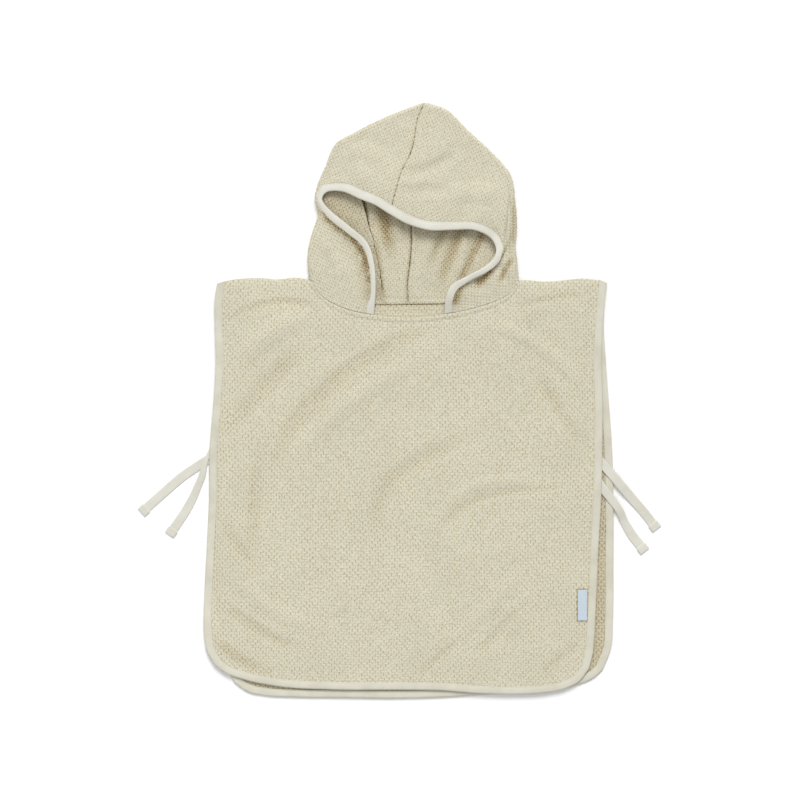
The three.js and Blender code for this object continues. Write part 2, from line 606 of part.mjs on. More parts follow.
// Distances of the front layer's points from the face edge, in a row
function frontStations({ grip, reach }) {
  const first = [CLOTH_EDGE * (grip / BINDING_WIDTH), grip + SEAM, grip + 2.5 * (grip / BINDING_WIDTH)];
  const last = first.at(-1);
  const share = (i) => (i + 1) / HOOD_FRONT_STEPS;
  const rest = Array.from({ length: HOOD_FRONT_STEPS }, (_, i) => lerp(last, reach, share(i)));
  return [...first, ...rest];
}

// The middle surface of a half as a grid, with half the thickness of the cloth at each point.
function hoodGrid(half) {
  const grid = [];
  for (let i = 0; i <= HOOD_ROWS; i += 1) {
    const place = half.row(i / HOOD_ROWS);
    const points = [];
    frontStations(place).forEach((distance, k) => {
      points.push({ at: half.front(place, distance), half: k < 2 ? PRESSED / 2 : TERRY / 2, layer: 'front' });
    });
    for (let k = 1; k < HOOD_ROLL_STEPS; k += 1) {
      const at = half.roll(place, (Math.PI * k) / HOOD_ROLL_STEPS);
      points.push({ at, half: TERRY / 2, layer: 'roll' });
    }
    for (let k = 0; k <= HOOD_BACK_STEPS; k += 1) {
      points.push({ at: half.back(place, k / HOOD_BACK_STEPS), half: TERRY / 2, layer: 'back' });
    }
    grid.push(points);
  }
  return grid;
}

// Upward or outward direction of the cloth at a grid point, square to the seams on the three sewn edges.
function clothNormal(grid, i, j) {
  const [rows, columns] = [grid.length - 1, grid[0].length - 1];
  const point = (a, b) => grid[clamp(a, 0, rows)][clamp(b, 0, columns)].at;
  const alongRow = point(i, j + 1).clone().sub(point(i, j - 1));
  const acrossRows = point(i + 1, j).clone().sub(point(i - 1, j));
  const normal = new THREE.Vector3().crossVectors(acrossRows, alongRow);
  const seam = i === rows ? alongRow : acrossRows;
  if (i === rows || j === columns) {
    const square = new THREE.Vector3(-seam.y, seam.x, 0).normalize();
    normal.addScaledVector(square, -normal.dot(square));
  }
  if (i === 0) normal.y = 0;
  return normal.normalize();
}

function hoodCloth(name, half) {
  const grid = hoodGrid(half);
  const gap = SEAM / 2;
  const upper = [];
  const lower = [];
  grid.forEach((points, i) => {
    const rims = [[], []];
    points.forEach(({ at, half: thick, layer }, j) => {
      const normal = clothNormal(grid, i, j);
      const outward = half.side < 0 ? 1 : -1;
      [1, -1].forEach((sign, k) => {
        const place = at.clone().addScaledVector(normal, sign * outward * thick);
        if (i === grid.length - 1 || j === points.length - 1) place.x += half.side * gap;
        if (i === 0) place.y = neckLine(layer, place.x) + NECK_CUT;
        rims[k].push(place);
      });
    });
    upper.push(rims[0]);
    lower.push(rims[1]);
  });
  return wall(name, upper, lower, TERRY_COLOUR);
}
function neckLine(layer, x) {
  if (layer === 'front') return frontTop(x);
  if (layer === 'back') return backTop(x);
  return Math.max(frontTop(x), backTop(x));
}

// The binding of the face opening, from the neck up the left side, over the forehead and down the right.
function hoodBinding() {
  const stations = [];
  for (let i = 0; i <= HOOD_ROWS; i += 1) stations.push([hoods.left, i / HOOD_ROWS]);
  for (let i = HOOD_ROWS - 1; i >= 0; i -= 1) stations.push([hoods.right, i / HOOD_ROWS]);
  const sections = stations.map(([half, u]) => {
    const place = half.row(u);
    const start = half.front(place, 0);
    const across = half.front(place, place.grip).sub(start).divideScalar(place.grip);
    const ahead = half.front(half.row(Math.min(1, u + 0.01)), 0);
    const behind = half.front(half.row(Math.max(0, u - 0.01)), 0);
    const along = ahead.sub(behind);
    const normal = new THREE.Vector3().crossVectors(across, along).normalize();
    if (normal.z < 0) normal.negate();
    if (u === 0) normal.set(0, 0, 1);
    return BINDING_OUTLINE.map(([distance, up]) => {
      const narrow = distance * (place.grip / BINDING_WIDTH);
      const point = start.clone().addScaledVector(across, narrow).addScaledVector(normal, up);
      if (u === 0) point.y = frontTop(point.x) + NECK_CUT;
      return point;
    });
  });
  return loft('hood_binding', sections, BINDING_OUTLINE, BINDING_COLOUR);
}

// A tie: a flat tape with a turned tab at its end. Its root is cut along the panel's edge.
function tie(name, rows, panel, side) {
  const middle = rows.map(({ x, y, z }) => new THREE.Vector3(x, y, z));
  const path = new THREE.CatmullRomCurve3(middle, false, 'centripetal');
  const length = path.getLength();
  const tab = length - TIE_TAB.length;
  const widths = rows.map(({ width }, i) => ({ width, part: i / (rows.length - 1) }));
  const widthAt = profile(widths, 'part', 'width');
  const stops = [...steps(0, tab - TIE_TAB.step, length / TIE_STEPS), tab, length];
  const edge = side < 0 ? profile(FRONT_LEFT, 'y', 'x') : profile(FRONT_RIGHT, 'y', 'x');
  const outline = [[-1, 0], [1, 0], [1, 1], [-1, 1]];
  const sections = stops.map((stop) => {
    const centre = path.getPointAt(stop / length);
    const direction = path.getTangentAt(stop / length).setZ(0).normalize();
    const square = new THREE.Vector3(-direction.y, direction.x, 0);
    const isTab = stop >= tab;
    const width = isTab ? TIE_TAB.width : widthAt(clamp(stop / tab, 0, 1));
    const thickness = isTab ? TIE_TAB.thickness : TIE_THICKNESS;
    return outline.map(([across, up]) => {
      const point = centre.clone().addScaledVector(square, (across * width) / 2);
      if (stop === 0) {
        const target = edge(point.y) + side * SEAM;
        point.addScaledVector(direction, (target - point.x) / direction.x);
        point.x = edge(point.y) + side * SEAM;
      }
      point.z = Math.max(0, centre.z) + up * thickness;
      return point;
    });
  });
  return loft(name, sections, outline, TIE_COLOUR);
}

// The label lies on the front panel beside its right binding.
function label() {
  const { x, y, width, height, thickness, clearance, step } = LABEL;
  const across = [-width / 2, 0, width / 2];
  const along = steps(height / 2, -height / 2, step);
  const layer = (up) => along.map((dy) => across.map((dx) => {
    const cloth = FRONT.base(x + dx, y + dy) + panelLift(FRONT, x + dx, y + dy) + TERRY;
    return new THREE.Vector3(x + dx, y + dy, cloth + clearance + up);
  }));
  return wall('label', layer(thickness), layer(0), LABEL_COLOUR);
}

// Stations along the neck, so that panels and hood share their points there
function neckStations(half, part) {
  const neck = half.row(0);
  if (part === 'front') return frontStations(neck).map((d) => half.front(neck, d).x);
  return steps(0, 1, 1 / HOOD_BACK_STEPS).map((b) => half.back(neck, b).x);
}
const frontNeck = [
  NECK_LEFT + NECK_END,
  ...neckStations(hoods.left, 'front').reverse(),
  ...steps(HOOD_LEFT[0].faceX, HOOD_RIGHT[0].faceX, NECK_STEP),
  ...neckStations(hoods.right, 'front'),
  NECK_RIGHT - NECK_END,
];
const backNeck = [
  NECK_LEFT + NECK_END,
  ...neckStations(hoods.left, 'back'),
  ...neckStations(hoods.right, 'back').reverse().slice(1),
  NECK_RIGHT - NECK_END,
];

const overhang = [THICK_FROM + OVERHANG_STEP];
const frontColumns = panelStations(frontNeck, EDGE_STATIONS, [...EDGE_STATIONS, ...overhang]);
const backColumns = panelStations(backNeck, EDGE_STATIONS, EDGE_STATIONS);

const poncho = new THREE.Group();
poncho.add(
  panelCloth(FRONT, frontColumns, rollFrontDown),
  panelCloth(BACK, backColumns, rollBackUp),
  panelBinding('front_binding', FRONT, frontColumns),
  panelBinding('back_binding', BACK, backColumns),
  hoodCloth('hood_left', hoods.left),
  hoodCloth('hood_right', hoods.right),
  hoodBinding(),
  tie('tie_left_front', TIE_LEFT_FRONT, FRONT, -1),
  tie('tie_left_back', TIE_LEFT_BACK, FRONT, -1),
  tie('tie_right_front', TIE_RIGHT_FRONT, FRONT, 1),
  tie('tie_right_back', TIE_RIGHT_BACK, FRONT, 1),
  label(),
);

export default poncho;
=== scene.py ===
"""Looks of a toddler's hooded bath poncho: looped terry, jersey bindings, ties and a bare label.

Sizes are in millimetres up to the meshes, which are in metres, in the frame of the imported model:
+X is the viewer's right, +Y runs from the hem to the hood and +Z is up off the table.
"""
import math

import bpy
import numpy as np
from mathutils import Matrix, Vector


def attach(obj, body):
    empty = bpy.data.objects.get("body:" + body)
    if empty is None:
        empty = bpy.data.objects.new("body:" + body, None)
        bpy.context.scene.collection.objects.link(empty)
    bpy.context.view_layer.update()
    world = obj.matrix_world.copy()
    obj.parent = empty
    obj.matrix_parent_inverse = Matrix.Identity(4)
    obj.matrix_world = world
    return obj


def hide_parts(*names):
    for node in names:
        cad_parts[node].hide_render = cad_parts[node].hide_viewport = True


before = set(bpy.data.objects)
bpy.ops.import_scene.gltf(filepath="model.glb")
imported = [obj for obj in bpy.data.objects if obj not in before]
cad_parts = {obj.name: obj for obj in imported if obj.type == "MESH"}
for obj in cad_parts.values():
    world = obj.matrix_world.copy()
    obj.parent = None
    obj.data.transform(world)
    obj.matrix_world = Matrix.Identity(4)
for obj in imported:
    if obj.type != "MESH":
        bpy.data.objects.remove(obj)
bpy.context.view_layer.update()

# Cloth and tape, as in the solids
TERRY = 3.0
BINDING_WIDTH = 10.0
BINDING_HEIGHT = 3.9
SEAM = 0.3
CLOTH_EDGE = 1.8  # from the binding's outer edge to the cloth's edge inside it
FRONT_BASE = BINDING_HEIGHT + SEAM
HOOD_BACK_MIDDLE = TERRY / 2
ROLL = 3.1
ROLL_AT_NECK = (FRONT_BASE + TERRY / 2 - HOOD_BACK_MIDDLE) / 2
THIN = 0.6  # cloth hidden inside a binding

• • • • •

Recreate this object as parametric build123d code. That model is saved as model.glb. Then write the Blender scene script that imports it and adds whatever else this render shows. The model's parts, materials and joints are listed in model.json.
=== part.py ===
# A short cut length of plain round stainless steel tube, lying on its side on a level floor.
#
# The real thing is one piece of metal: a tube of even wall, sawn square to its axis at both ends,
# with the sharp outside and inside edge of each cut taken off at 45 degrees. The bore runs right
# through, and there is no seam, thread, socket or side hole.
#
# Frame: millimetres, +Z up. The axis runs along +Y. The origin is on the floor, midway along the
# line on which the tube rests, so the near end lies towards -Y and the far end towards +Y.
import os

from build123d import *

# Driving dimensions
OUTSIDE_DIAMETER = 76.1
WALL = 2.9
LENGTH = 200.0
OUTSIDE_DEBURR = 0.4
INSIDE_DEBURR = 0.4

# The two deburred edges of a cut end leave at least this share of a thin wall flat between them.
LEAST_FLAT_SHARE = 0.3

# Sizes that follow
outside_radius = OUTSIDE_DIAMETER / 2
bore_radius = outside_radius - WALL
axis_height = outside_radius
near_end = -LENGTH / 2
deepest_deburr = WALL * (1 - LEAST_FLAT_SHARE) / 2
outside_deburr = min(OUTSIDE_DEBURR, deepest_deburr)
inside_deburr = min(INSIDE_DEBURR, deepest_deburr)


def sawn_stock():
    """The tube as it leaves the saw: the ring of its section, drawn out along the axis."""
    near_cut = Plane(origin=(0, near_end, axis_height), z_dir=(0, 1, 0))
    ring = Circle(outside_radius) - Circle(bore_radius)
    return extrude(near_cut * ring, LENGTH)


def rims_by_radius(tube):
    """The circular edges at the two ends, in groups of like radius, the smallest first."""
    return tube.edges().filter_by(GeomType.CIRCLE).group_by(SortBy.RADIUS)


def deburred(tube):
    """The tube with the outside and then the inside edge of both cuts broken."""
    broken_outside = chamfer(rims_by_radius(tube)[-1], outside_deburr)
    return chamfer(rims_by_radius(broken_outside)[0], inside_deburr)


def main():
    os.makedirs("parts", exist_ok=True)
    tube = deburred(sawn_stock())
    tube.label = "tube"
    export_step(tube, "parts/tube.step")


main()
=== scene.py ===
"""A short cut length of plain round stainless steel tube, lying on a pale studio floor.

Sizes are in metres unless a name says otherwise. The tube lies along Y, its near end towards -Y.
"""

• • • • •

» WHAT YOU HAVE TO DO
Write down exactly the span of lines above from the one containing "tube = deburred(sawn_stock())" to the one containing "pale studio floor.", both ends included.

» TASK ANSWER
    tube = deburred(sawn_stock())
    tube.label = "tube"
    export_step(tube, "parts/tube.step")


main()
=== scene.py ===
"""A short cut length of plain round stainless steel tube, lying on a pale studio floor.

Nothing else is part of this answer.